New Localism Moves Nation-States to the Back, Advances the City-State to the Forefront

Dec. 6, 2018

Bruce Katz argues that the only way to efficiently create change in a nation is to work on the hyper-local level.

Bruce Katz speaks to attendees during his KI Forum

Photo credit: Jeff Fantich

Bruce Katz argues that the only way to efficiently create change in a nation is to work on the hyper-local level.

New localism is the governing philosophy and practice that social, economic, environmental and political issues - like climate change, housing and education equality, economic growth and more - must be problem solved at a local level rather than a national scale.

"The role of the nation-state has been diminished, but the role of the city-state has been elevated. Of course, you wouldn't hear President Trump say that," Bruce Katz of New Localism Advisors said during his Kinder Institute Forum on Wednesday. He spoke about how the power in leadership is shifting: downward from national governments to cities and communities; horizontally from the public sector to networks of public, private and civic actors; and globally along circuits of capital, trade and innovation.

He spoke about three cities - Pittsburgh, Indianapolis and Copenhagen - that have become prime examples of how his new localism theory has been played out through growth, governance and finance in order to achieve a more prosperous, sustainable and inclusive society.

"This new localism is emerging by necessity to solve the challenges characteristic of modern societies: economic competitiveness, social inclusion and opportunity; a renewed public life; the challenge of diversity; and the imperative of environmental sustainability," Katz highlighted during his presentation.

Pittsburgh's new localism strengths are found in the abandonment of the steel industry in the late 1970s and the adoption of robotics and innovation as Pittsburgh’s leading economic focus. The Three Mile Island accident sparked the boom of Pittsburgh's robotics industry as companies started to send in robots to analyze the damage caused by the nuclear incident. From there, the Steel City invested in advanced robotics, autonomous vehicles, 3D printing and genomics.
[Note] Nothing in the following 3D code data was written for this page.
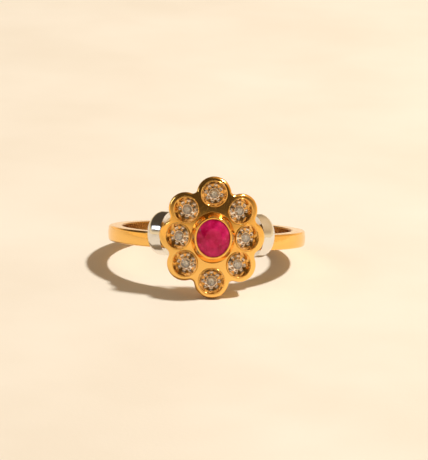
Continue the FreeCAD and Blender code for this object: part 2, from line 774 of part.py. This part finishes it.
pieces = build()
resting, tilt_degrees = lay_down(pieces[0])
for piece in pieces:
    piece.Placement = resting * piece.Placement
doc.recompute()
box = FreeCAD.BoundBox()
for piece in pieces:
    if piece.Label in ("cluster_frame", "centre_ruby", "centre_bezel", "shank"):
        box.add(piece.Shape.optimalBoundingBox(False, False))
centring = Placement(Vector(0, -box.Center.y, 0), Rotation())
for piece in pieces:
    piece.Placement = centring * piece.Placement
doc.recompute()
check(pieces)
os.makedirs("parts", exist_ok=True)
for piece in pieces:
    piece.Shape.exportStep(f"parts/{piece.Label}.step")
finger_axis = centring * resting
bore = finger_axis.multVec(Vector(0, -dim("band_offset").value, 0))
print(f"pieces {len(pieces)}, tilt {tilt_degrees:.4f}, middle of the finger hole {bore}")
print(f"middle of the cluster's face {finger_axis.multVec(Vector(0, 0, face_height().value))}")
print(f"size {box.XLength:.3f} x {box.YLength:.3f} x {box.ZLength:.3f}, lowest {box.ZMin:.4f}")
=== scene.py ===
# %% [markdown]
# A yellow gold cluster ring lies on its side on a cream table, with its stones towards us.
# The solid model of the ring is already made and fixed: this script loads it, gives every
# piece its finish, and sets up the table, the light and the camera. The lesson runs in
# cells, so each step can be tried on its own in a notebook.

# %% Load the ring
import json
import math

import bmesh
import bpy
from mathutils import Matrix, Vector


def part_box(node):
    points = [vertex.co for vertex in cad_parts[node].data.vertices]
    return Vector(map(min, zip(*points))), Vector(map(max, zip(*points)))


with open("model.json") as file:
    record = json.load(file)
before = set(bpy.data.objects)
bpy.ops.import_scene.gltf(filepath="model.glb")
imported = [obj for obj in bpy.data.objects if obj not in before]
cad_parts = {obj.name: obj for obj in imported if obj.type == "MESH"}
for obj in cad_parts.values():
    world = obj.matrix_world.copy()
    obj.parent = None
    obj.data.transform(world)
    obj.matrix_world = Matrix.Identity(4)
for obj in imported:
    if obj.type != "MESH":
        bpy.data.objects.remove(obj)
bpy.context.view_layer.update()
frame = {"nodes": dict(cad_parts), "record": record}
MM = 0.001
nodes = frame["nodes"]
print("pieces in the ring:", len(nodes))

# %% [markdown]
# Nearly all the sizes that the scene needs come from the ring itself. The finger hole is
# stated in its record as a mount, with its middle, its axis and its radius. The stones face
# straight out from the finger, at a right angle to its axis and to the line from left to
# right, and towards the front of the table.

# %% Find the finger hole and the face
hole = next(m for m in frame["record"]["mounts"] if m["name"] == "finger_hole")
hole_middle = Vector(hole["pos_m"])
hole_radius = hole["dims"]["r_mm"] * MM
finger_axis = Vector(hole["axis"]).normalized()
facing = finger_axis.cross(Vector((1, 0, 0))).normalized()
facing = facing if facing.y < 0 else -facing


def middle_of(node):
    """The middle of a piece's box."""
    low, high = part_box(node)
    return (Vector(low) + Vector(high)) / 2


FACE_BEHIND_RUBY = 0.35 * MM          # about where the cluster's face passes the ruby
ruby_middle = middle_of("centre_ruby")
face_middle = ruby_middle - facing * FACE_BEHIND_RUBY
print("stones face", [round(c, 3) for c in facing])

# %% [markdown]
# Shader maths reads best as plain sums. A Wire wraps one output of one node, so that
# `0.2 + 0.1 * scratches` adds the two Math nodes by itself. Colours and directions have
# their own nodes, because a Math node would turn a colour grey. Every other kind of node
# comes from `node`, which sets its choices first and then its sockets.


# %% A small language for shaders
class Wire:
    """One output socket, with sums that add Math nodes."""

    def __init__(self, finish, socket):
        self.finish = finish
        self.socket = socket

    def math(self, operation, first, second):
        return self.finish.node("ShaderNodeMath", {"operation": operation}, {0: first, 1: second})

    def __add__(self, other):
        return self.math("ADD", self, other)

    def __radd__(self, other):
        return self.math("ADD", other, self)

    def __sub__(self, other):
        return self.math("SUBTRACT", self, other)

    def __rsub__(self, other):
        return self.math("SUBTRACT", other, self)

    def __mul__(self, other):
        return self.math("MULTIPLY", self, other)

    def __rmul__(self, other):
        return self.math("MULTIPLY", other, self)

    def __truediv__(self, other):
        return self.math("DIVIDE", self, other)

    def __rtruediv__(self, other):
        return self.math("DIVIDE", other, self)


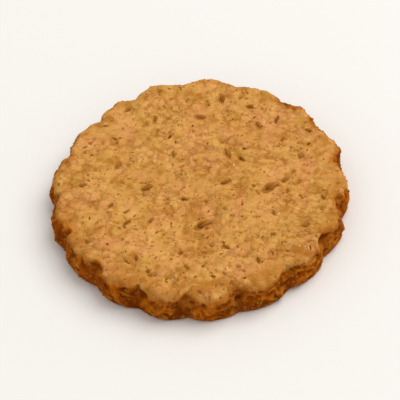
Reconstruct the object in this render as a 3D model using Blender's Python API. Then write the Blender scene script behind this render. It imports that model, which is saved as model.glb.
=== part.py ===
# Anise biscuit: wholemeal dough cut with a fluted round cutter and baked, with whole aniseeds in its top.
# Metres, +Z up. The origin is the middle of the flat underside, on the surface that the biscuit rests on,
# and +Y points away from someone who looks at it.

import math

import bmesh
import bpy
import numpy as np
from mathutils import Euler, Matrix, Vector

MM = 0.001

# Driving dimensions
CREST_RADIUS = 30.3 * MM         # middle to the crest of a scallop
THICKNESS = 7.4 * MM             # underside to the middle level of the top
SCALLOPS = 17                    # lobes that the fluted cutter leaves
SCALLOP_DEPTH = 1.9 * MM         # crest to notch, at the top
FIRST_CREST = math.radians(-4)   # heading of one crest, from +X

# Edge, from the top down
CREST_SHOULDER = 1.9 * MM        # rounding between the top and the wall, on a crest
NOTCH_SHOULDER = 0.6 * MM        # the same in a notch, where the cutter's line stays sharp
BULGE = 0.3 * MM                 # how far the wall swells at half height
FOOT = 0.6 * MM                  # rounding between the wall and the underside
NOTCH_LEFT_AT_FOOT = 0.6         # share of the scallops' depth left where the dough has slumped
SHOULDER_STEPS = 3
WALL_STEPS = 3
FOOT_STEPS = 1

# Unevenness of a hand-cut, baked round
SQUARENESS = 0.3 * MM            # four soft corners at +X, +Y, -X and -Y
OVALNESS = 0.15 * MM             # longer along Y than along X
CREST_JITTER = 0.15 * MM         # crests that stand further out than others
TURN_JITTER = math.radians(0.7)  # scallops that are wider than others
LOBE_SEED = 11

# Relief: seed, number of waves, shortest and longest wave, height
SWELL = (3, 14, 14 * MM, 34 * MM, 0.14 * MM)   # slow rise and fall of the top
CRUMB = (5, 40, 3.0 * MM, 7.0 * MM, 0.10 * MM) # coarse crumb, all over
CRAG = (8, 40, 2.4 * MM, 5.0 * MM, 0.16 * MM)  # crumbly wall, added to the crumb
FADE_HEIGHT = 1.5 * MM                         # below this the relief dies away, so the underside is flat

# Aniseeds, whole ones and the broken bits and ends that show where the rest is baked in
SEED_WIDTH = 0.44                # as a share of the length
SEED_TAPER = 0.3                 # how much thinner the stalk end is than the blunt end
SEED_TILT = math.radians(9)      # most that a seed dips along its length
SEED_SUNK = 0.18                 # depth of a seed's axis under the crust, as a share of its width
SEED_SIDES = 6
SEED_RINGS = 4
STRAY_SEEDS = 9                  # bits spread over what the clear seeds leave bare
STRAY_TRIES = 300                # places tried for each of them
STRAY_LENGTH = (1.4 * MM, 2.0 * MM)
SEED_CLEAR_OF_EDGE = 3.6 * MM
SEED_DRAW = 21

# The seeds that show best: millimetres along X, along Y, heading in degrees, millimetres long
CLEAR_SEEDS = (
    (14.9, -2.1, 35, 4.0), (0.5, -10.3, 20, 3.8), (6.7, 8.1, 105, 2.8), (6.8, 24, 90, 2.6),
    (-10.4, 1.1, 20, 2.5), (1.9, 19.2, 160, 2.5), (5.7, 0.2, 15, 2.2), (-15.9, 8.1, 60, 2.2),
    (13.7, 15.2, 110, 2.2), (12.3, 20.6, 165, 2.0), (17.9, -0.4, 30, 1.9), (9.5, 6.1, 120, 1.9),
    (-15.1, -7.8, 30, 1.9), (-18.2, -3, 60, 1.8), (17.5, 16.3, 60, 1.8), (25, -6.5, 110, 1.8),
    (-12.9, 23.5, 40, 1.8), (-7.4, 19.6, 75, 1.8), (-4, -21.5, 120, 1.8), (23.6, 12.3, 150, 1.8),
    (14.7, -9.5, 100, 1.6), (-23.6, -12, 105, 1.6), (-10.3, -7.8, 45, 1.6),
)

CELLS = 3 * SCALLOPS             # cells along one side of the top's grid: 12 round each scallop
CRUST_COLOUR = (0.597, 0.275, 0.067, 1.0)
CRUST_ROUGHNESS = 0.85


def clear_scene():
    for old in list(bpy.data.objects):
        bpy.data.objects.remove(old, do_unlink=True)


def baked_crust():
    material = bpy.data.materials.new("baked wholemeal crust")
    material.use_nodes = True
    shader = material.node_tree.nodes["Principled BSDF"]
    shader.inputs["Base Color"].default_value = CRUST_COLOUR
    shader.inputs["Roughness"].default_value = CRUST_ROUGHNESS
    shader.inputs["Metallic"].default_value = 0.0
    return material


def relief(points, kind):
    """Height of one kind of relief at each point: many plane waves of seeded heading, length and phase."""
    seed, waves, shortest, longest, height = kind
    draw = np.random.default_rng(seed)
    heading = draw.normal(size=(waves, 3))
    heading /= np.linalg.norm(heading, axis=1)[:, None]
    length = draw.uniform(shortest, longest, waves)
    phase = draw.uniform(0.0, 2 * math.pi, waves)
    turns = points @ (2 * math.pi * heading / length[:, None]).T + phase
    return height * math.sqrt(2 / waves) * np.sin(turns).sum(axis=1)


def crust_relief(points, lean):
    """Height over the plain form. The lean is 0 where the crust faces up and 1 where it faces out."""
    level = relief(points, SWELL) * (1 - lean) + relief(points, CRUMB) + relief(points, CRAG) * lean
    return level * np.clip(points[:, 2] / FADE_HEIGHT, 0.0, 1.0)


def lobe_share(turn):
    """1 on the crest of a scallop and 0 in a notch."""
    return np.abs(np.cos(turn * SCALLOPS / 2))


def outline(turn, notch_left):
    """Radius and heading of the scalloped edge, where the turn counts evenly round from one crest."""
    draw = np.random.default_rng(LOBE_SEED)
    jitter = CREST_JITTER * draw.uniform(-1.0, 1.0, SCALLOPS)
    sway = draw.uniform(0.0, 2 * math.pi, 2)
    lobe = lobe_share(turn)
    nearest = np.round(turn * SCALLOPS / (2 * math.pi)).astype(int) % SCALLOPS
    heading = turn + FIRST_CREST + TURN_JITTER * (np.sin(3 * turn + sway[0]) + np.sin(5 * turn + sway[1]))
    radius = CREST_RADIUS - SCALLOP_DEPTH * notch_left * (1 - lobe) + jitter[nearest] * lobe
    radius += SQUARENESS * np.cos(4 * heading) / 2 - OVALNESS * np.cos(2 * heading)
    return radius, heading


def edge_rows():
    """Rows of the edge from the top down: turn of the shoulder, share of the wall, turn of the foot."""
    square = math.pi / 2
    shoulder = [(angle, 0.0, 0.0) for angle in np.linspace(0.0, square, SHOULDER_STEPS + 1)]
    wall = [(square, share, 0.0) for share in np.linspace(0.0, 1.0, WALL_STEPS + 1)[1:]]
    foot = [(square, 1.0, angle) for angle in np.linspace(0.0, square, FOOT_STEPS + 1)[1:]]
    return np.array(shoulder + wall + foot)


def edge_section(turn, row):
    """Inset and height of points of the edge, and the angle of its face from straight up."""
    on_shoulder, on_wall, on_foot = row.T
    shoulder = NOTCH_SHOULDER + (CREST_SHOULDER - NOTCH_SHOULDER) * lobe_share(turn)
    wall = THICKNESS - shoulder - FOOT
    inset = shoulder * (1 - np.sin(on_shoulder)) + FOOT * (1 - np.cos(on_foot))
    inset -= BULGE * np.sin(math.pi * on_wall)
    height = THICKNESS - shoulder * (1 - np.cos(on_shoulder)) - wall * on_wall - FOOT * np.sin(on_foot)
    return inset, height, on_shoulder + on_foot


def square_to_disc(corner):
    """A point of the square grid moved onto the disc, so that each square of cells becomes a ring."""
    across, away = corner.x, corner.y
    reach = max(abs(across), abs(away))
    if reach == 0.0:
        return Vector((0.0, 0.0, 0.0))
    if abs(across) >= abs(away):
        turn = math.pi / 4 * away / across + (math.pi if across < 0 else 0.0)
    else:
        turn = math.pi / 2 - math.pi / 4 * across / away + (math.pi if away < 0 else 0.0)
    return Vector((reach * math.cos(turn), reach * math.sin(turn), 0.0))


def flat_pattern(rows):
    """The crust laid out flat: a disc of even cells for the top, and a ring for each row of the edge."""
    sheet = bmesh.new()
    bmesh.ops.create_grid(sheet, x_segments=CELLS, y_segments=CELLS, size=1.0)
    for vert in sheet.verts:
        vert.co = square_to_disc(vert.co)
    for row in range(1, rows):
        rim = [edge for edge in sheet.edges if edge.is_boundary]
        grown = bmesh.ops.extrude_edge_only(sheet, edges=rim)["geom"]
        for vert in grown:
            if isinstance(vert, bmesh.types.BMVert):
                vert.co *= (row + 1) / row
    return sheet


def fold_to_shape(flat):
    """Places for the flat pattern's points: the top's up to 1 from the middle, and past it the edge's."""
    rows = edge_rows()
    reach = np.hypot(flat[:, 0], flat[:, 1])
    # half a cell's turn puts every notch on a row of points
    turn = np.arctan2(flat[:, 1], flat[:, 0]) + math.pi / (4 * CELLS)
    row = np.clip(np.round(reach - 1).astype(int), 0, len(rows) - 1)
    inset, height, angle = edge_section(turn, rows[row])
    notch_left = NOTCH_LEFT_AT_FOOT + (1 - NOTCH_LEFT_AT_FOOT) * height / THICKNESS
    radius, heading = outline(turn, notch_left)
    radius = (radius - inset) * np.minimum(reach, 1.0)
    plain = np.column_stack((radius * np.cos(heading), radius * np.sin(heading), height))
    lift = crust_relief(plain, np.sin(angle))
    out = lift * np.sin(angle)
    return plain + np.column_stack((out * np.cos(heading), out * np.sin(heading), lift * np.cos(angle)))


def baked_round(parts):
    """The biscuit without its seeds: the flat pattern folded down round its edge and closed underneath."""
    sheet = flat_pattern(len(edge_rows()))
    flat = np.array([vert.co[:] for vert in sheet.verts])
    for vert, place in zip(sheet.verts, fold_to_shape(flat)):
        vert.co = place
    bmesh.ops.holes_fill(sheet, edges=[edge for edge in sheet.edges if edge.is_boundary], sides=0)
    underside = [face for face in sheet.faces if len(face.verts) > 4]
    bmesh.ops.poke(sheet, faces=underside)
    bmesh.ops.recalc_face_normals(sheet, faces=sheet.faces)
    mesh = bpy.data.meshes.new("biscuit")
    sheet.to_mesh(mesh)
    sheet.free()
    mesh.materials.append(baked_crust())
    biscuit = bpy.data.objects.new("biscuit", mesh)
    parts.objects.link(biscuit)
    return biscuit


def seed_places():
    """The seeds' x, y, heading and length: the clear ones, then strays in the widest gaps."""
    places = [(x * MM, y * MM, math.radians(heading), length * MM) for x, y, heading, length in CLEAR_SEEDS]
    draw = np.random.default_rng(SEED_DRAW)
    reach = CREST_RADIUS - SCALLOP_DEPTH - SEED_CLEAR_OF_EDGE
    for _ in range(STRAY_SEEDS):
        radius = reach * np.sqrt(draw.uniform(0.0, 1.0, STRAY_TRIES))
        turn = draw.uniform(0.0, 2 * math.pi, STRAY_TRIES)
        tries = np.column_stack((radius * np.cos(turn), radius * np.sin(turn)))
        taken = np.array(places)[:, :2]
        gap = np.linalg.norm(tries[:, None] - taken[None], axis=2).min(axis=1)
        x, y = tries[np.argmax(gap)]
        places.append((x, y, draw.uniform(0.0, math.pi), draw.uniform(*STRAY_LENGTH)))
    return places


def seed_shape():
    """One aniseed, a pear shape along X, 1 long and 1 wide."""
    form = bmesh.new()
    bmesh.ops.create_uvsphere(form, u_segments=SEED_SIDES, v_segments=SEED_RINGS, radius=0.5)
    lengthwise = Matrix.Rotation(math.pi / 2, 3, "Y")
    bmesh.ops.rotate(form, verts=form.verts, cent=(0.0, 0.0, 0.0), matrix=lengthwise)
    for vert in form.verts:
        thinner = 1 - SEED_TAPER * (0.5 + vert.co.x)
        vert.co.y *= thinner
        vert.co.z *= thinner
    mesh = bpy.data.meshes.new("aniseed")
    form.to_mesh(mesh)
    form.free()
    return mesh


def sow_seeds(seeds):
    """Lays each seed along the crust, its axis just under it."""
    shape = seed_shape()
    places = seed_places()
    flat = np.array([(x, y, THICKNESS) for x, y, _, _ in places])
    level = THICKNESS + crust_relief(flat, np.zeros(len(flat)))
    draw = np.random.default_rng(SEED_DRAW + 1)
    for (x, y, heading, length), height in zip(places, level):
        dip = SEED_TILT * draw.uniform(-1.0, 1.0)
        place = Vector((x, y, height - SEED_SUNK * SEED_WIDTH * length))
        turned = Euler((0.0, dip, heading)).to_quaternion()
        size = Vector((1.0, SEED_WIDTH, SEED_WIDTH)) * length
        seed = bpy.data.objects.new("aniseed", shape)
        seed.matrix_world = Matrix.LocRotScale(place, turned, size)
        seeds.objects.link(seed)


def fuse(biscuit, seeds):
    """One solid from the biscuit and its seeds, after which the loose seeds go."""
    bpy.context.view_layer.update()
    union = biscuit.modifiers.new("fuse seeds", "BOOLEAN")
    union.operation = "UNION"
    union.operand_type = "COLLECTION"
    union.collection = seeds
    bpy.context.view_layer.objects.active = biscuit
    bpy.ops.object.modifier_apply(modifier=union.name)
    for seed in list(seeds.objects):
        bpy.data.objects.remove(seed, do_unlink=True)
    bpy.data.collections.remove(seeds)


def main():
    clear_scene()
    parts = bpy.data.collections.new("anise biscuit")
    seeds = bpy.data.collections.new("loose seeds")
    bpy.context.scene.collection.children.link(parts)
    bpy.context.scene.collection.children.link(seeds)
    biscuit = baked_round(parts)
    sow_seeds(seeds)
    fuse(biscuit, seeds)
    biscuit.data.shade_smooth()
    print("triangles:", sum(len(face.vertices) - 2 for face in biscuit.data.polygons))


main()
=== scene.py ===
# Anise biscuit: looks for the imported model. Metres, +Z up, +Y away from the camera.
import math

import bpy
import numpy as np
from mathutils import Matrix, Vector


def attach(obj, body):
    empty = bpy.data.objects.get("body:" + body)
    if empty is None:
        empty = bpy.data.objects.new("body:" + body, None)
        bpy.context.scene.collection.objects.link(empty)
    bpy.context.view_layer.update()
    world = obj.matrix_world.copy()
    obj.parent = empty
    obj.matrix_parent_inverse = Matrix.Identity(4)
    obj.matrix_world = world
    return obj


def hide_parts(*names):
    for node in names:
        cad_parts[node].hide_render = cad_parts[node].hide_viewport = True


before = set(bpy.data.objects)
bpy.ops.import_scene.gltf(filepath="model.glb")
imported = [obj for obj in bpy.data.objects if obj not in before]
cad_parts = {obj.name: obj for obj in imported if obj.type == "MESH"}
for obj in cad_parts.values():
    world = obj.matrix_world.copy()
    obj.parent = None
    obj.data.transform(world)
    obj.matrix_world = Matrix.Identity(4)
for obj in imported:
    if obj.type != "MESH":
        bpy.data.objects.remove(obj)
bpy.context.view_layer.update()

mm = 0.001
fullTurn = 2 * math.pi
tiny = 0.01                                  # keeps a division away from zero
noiseGrid = {"span": 64, "shift": 1000.0}    # cells before a pattern repeats, and cells that it is moved by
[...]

The second city Katz highlighted during his lecture was Indianapolis, which was "so desolate" in the 1970s that "men with shotguns hunted pigeons on Sundays among empty buildings and along trash-strewn canals" in downtown. But through investing in sports complexes and "stealing sports teams" - pointing toward the Colts' move to the Railroad City - Katz said that the city leaders got experience in conquering investments and building a network for business. When sports weren’t sustainable in the long run, the network of leadership applied the same skills they acquired through "stealing sports teams" and focused their skills on biotechnologies. There was $73 million invested in the Indiana Future Fund, $12 million in the Indiana Seed Fund and $150 million in the Indiana Biosciences Research Institute and Indianapolis became the hub for all things biotech.

"Leaders have to meet to decide, rather than meet to discuss," Katz said. He continued, saying that Indianapolis leaders were able to gather and make change happen.

For the final example, Katz went across the Pacific to Copenhagen, Denmark. In the 1990s, Copenhagen had an unemployment rate of 17.5 percent and more than $750 million in the annual budget deficit. City leaders knew they needed to improve the city's public transit system, but couldn't afford more debt and couldn't raise taxes, so the leaders had to come up with a new financial plan. So the leaders formed two political parties aiming to develop idle land, regenerate the city and finance new infrastructure through the publicly-owned, privately-managed corporation. Through this corporation, the city was able to build its new public transportation system without raising taxes and increasing debt.

"When cities solve something, other cities watch and those other cities steal fast and plagiarize," Katz said. He later added that American cities can't just look at each other for solutions, but also look across the oceans towards international cities to get an understanding of how they solved major issues. "The leaders in Copenhagen are thinking on 50-year terms," Katz said. Through transparency, merged public entities and a public-private management model, Copenhagen was able to achieve the city's goals and continue to do so.

As for Houston, Katz said that the Bayou City is "America on fast forward" and that the country will quickly become a "majority-minority and this is going to shape how things are solved." He pointed to medical, technology and energy as Houston's key economic movers and encouraged the audience to tap into those industries to promote change socially, environmentally and economically.

"We should all work towards being a nation of problem solvers," Katz said. "For every Pittsburgh, there are dozens of cities subsidizing consumption rather than investing in innovation. For every Indianapolis, there are hundreds of cities where collaboration is informal, unstructured and underfunded. For every Copenhagen, there are thousands of cities leaving the value of their public wealth on the table." Instead, Katz argued, cities must invest in innovation, collaborate and develop structured networks or operations and finance creatively.

”Houston is in constant transition and flux, but it is one of the most welcoming, diverse and tolerant cities I've been in,” Katz concluded, “through the constant transition, there is constant tolerance."